Roy Ortega reports on his blog today that Jack Rye , one of El Paso’s pioneering broadcasters, died over the weekend.
Here is an article about Jack Rye from January 4, 1953.
Jack (I Wanna Be A Friend of Yours) Rye, left
a promising position with a transportation company at the age of 19 to
enter the field of radio. Rye, who has been appointed production
supervisor for KTSM-TV, recalls he was in the money – as he puts it –
when he suddenly realized radio was his long lost ambition.
That was during the early dark days of World War II, when the radio was constantly flashing news of our war efforts against the Japanese in the Pacific. Little did he know that soon he would be broadcasting that news himself over the air.
His first contact with a microphone was when he went to work as an announcer for Radio station KAVE in Carlsbad, N.M., in January of 1942. Here, for the first time he found himself reading 5 –10 -15-minute news broadcasts – something that had always fascinated him. Five months later we find Rye amidst an “all-women” announcing staff at KTSM – something which he found very interesting too, because of the male announcers’ shortage at that time.
This “harem-like” situation, Rye sadly recalls, didn’t last very long. Within a few months following his introduction to KTSM, Rye had followed the foot-steps of other KTSM announcers and joined Uncle Sam’s armed forces and assigned to do publicity and public relations for the United states army recruiting service. Before being shipped overseas, Rye participated in the Army Hour broadcast by NBC from Ft. Bliss on the occasion of the last public appearance of the Horse Cavalry.
Rye did not lose his radio contact while in the service. Instead he gained vast knowledge of the radio business when he joined the American Forces Network overseas as an announcer. Later he became chief announcer and traffic manager for the entire network in London whose duties was to channel radio programs to fighting men in the front lines. During that period, Rye worked on the Allied Expeditionary Forces Services of the British Broadcasting Co. at Broadcasting House in London. When the AFN headquarters moved to Frankfurt, he was transferred to Berlin as program director of the AFN station there. During all of his Army radio service, Rye came in contact with some of the nation’s outstanding radio announcers such as Dick Dudley, Robert Warren, Wayne Howell and Ed King, all top NBC announcers and many other radio producers and writers who had answered the call to the service.
MARRIED HERE
When hostilities ended in Europe, Rye returned to El Paso and married pretty Miss Ann Ares in August of 1947, and resumed his duties with KTSM except for short periods of absence when he went to Ft. Worth for his first TV job with WBAP and later to Salt Lake City where he worked with station KUTA.
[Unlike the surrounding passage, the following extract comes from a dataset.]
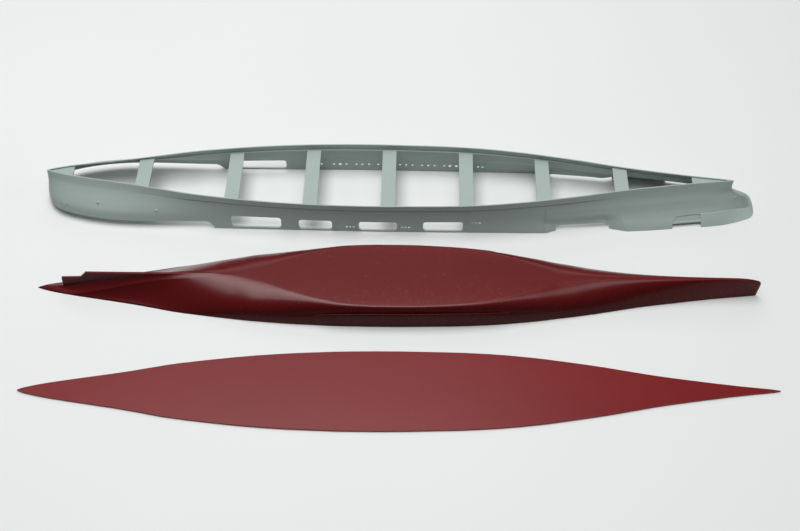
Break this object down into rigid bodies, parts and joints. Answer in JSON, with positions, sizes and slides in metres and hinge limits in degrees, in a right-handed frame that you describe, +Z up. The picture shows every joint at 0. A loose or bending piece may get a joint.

Among the most popular disc jockeys in El Paso, Rye is well known for his “Rye’s Record Room” broadcast of popular music.
As production supervisor of KTSM-TV, Rye will act as coordinator to see that all the many facets of a TV program are combined to make a smooth finished product.
A program can consist of contributions from the continuity department, art department, photographic department, announcer, engineering and other material.
“My function,” Rye said, “is to see that all this material is combined in the right place at the right time.”
“I’m proud of the confidence KTSM has shown in me as production supervisor. We plan to furnish the people of El Paso with the same high quilaty program material and production on KTSM-TV as they have come to expect from KTSM radio,” Rye said.